« La cité scientifique de Doubna. De la « ville idéale » soviétique à la vitrine du renouveau de la Russie contemporaine, étude d’un territoire d’innovation mis au service d’un discours de puissance » par Kévin Limonier
Kévin Limonier soutiendra sa thèse le vendredi 28 novembre 2014 à 14h00 à l’université Paris 8 dans la salle D143 devant un jury composé de :
Mme Béatrice Giblin Professeur émérite, Université Paris VIII
M. Jean-Robert Raviot, Professeur des universités, Université Paris X
M. Pierre Thorez, Professeur émérite, Université du Havre
M. Alain Blum, Professeur des universités, EHESS
Mme Cécile Vaissié, Professeur des universités, Université Rennes II
M. André Filler, Maître de Conférences, Université Paris VIII
Résumé
Depuis sa fondation officielle en 1956, la ville de Doubna s’est développée dans des conditions exceptionnelles.

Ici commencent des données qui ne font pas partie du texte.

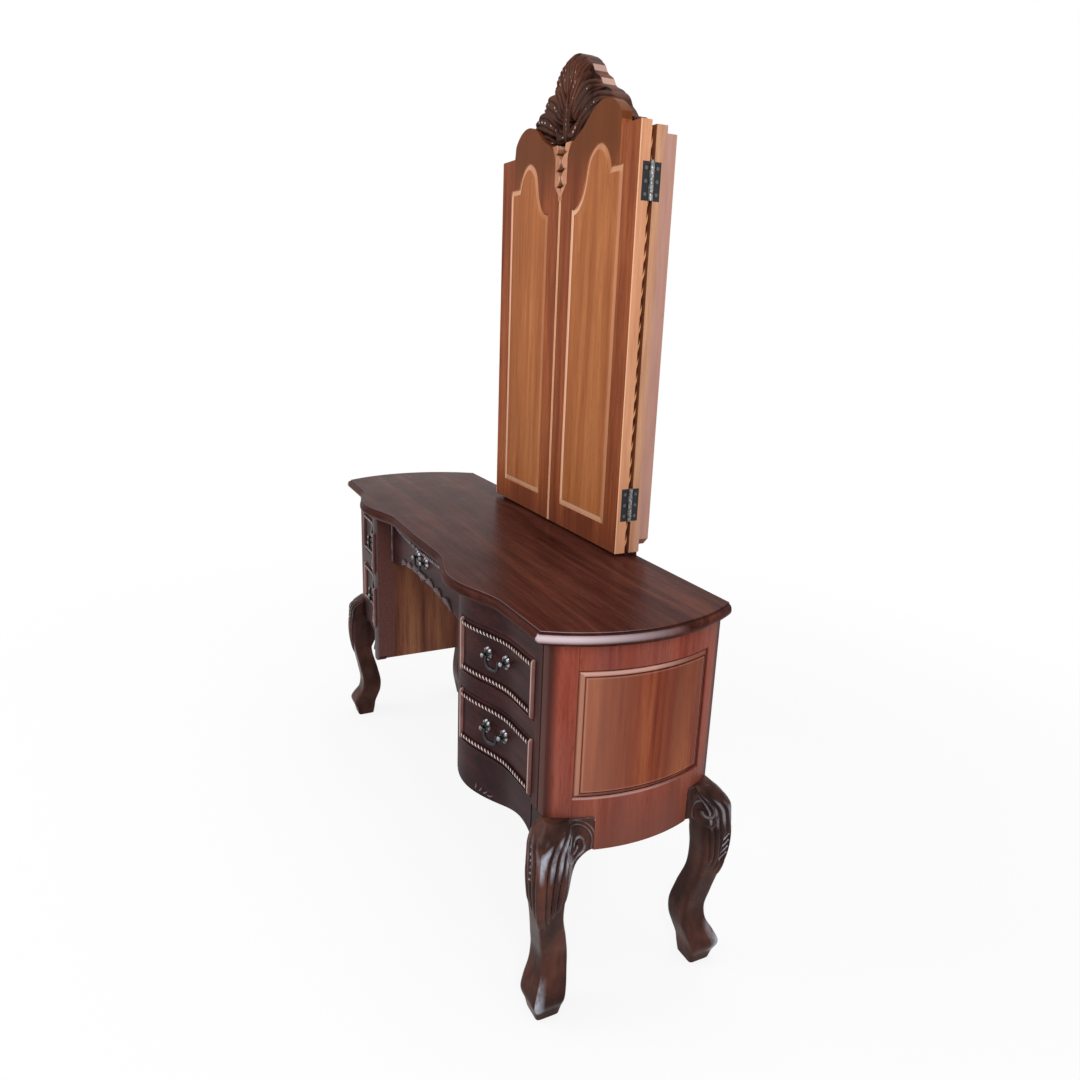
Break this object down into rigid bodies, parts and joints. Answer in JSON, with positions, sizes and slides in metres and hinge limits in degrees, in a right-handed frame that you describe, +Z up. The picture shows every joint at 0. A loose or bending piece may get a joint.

A l’époque soviétique, elle était l’un des principaux centres de recherche nucléaire du monde socialiste, et de nombreux étrangers y vivaient. Après 1991, cette « vitrine » d’un système désormais disparu a su négocier la transition des années 1990 en misant sur le développement des hautes technologies. Dans les années 2000, le pouvoir central s’est intéressé aux succès de cette ville dans un contexte de mise en scène du renouveau de la Russie comme grande puissance capable de surmonter les défis de la transition post-soviétique. Moscou y a financé de très importants chantiers d’aménagement afin de capitaliser le « potentiel intellectuel et scientifique » hérité de l’époque soviétique, si bien que la presse a pu qualifier Doubna de « Silicon Valley » russe. Aujourd’hui, cette petite ville transformée par les programmes fédéraux de relance est néanmoins confrontée à d’importants problèmes, comme celui de la corruption et d’une défiance grandissante de la population vis-à-vis du pouvoir.
Grâce à la méthode géopolitique ce travail se propose de questionner, à travers une étude monographique détaillée, les processus ayant conduit à la constitution d’un territoire d’exception, et de comprendre comment cette représentation méliorative est utilisée par divers acteurs dans des rivalités de pouvoir à plusieurs échelles géographiques. Plus largement, l’objet de ce travail est d’analyser les dynamiques de production et d’instrumentalisation de l’idée de « puissance » russe à travers l’étude d’une ville qui fut créée pour l’incarner dans le domaine scientifique et technologique.
Mots-clés : Russie, innovation, géopolitique, géographie, physique, technologie, aménagement, Union Soviétique, Doubna, JINR.
Abstract
Since it was officially founded in 1956 at 120 km north from Moscow, the city of Dubna’s development is exceptionnal. During the Soviet era, this city was one of the major nuclear research centers of the socialist world. After the collapse of USSR, this former « showcase » of a disappeared system managed to survive as an exception by developping high-tech industries. In the 2000s, central power became interested by this small city, as it could be useful for its strategy of putting the country back as a « major world power ». Thus, Moscow funded many important projects in Dubna, especially for capitlizing « scientifical and intellectual potential » inherited from the Soviet era. Today, this town is so transformed by this massive funding policy that it has been called « Russian Silicon Valley » for a while. But Dubna is facing many problems, like corruption or a growing disapproval of political elites by the population.
Thanks to the geopolitical approach, this work interrogates the processes that led to the creation of territory presented as exceptionnal, and how this representation of exception is used by several actors in rivalries of power at different geographical scales. In a wider perspective, the purpose of this work is to analyse production and exploitation of the official russian idea of « power » throught the case study of a city that was created to fulfill this aspiration.
Key-words : Russia, innovation, geopolitics, geography, physics, technology, urban planning, Soviet Union, Dubna, JINR.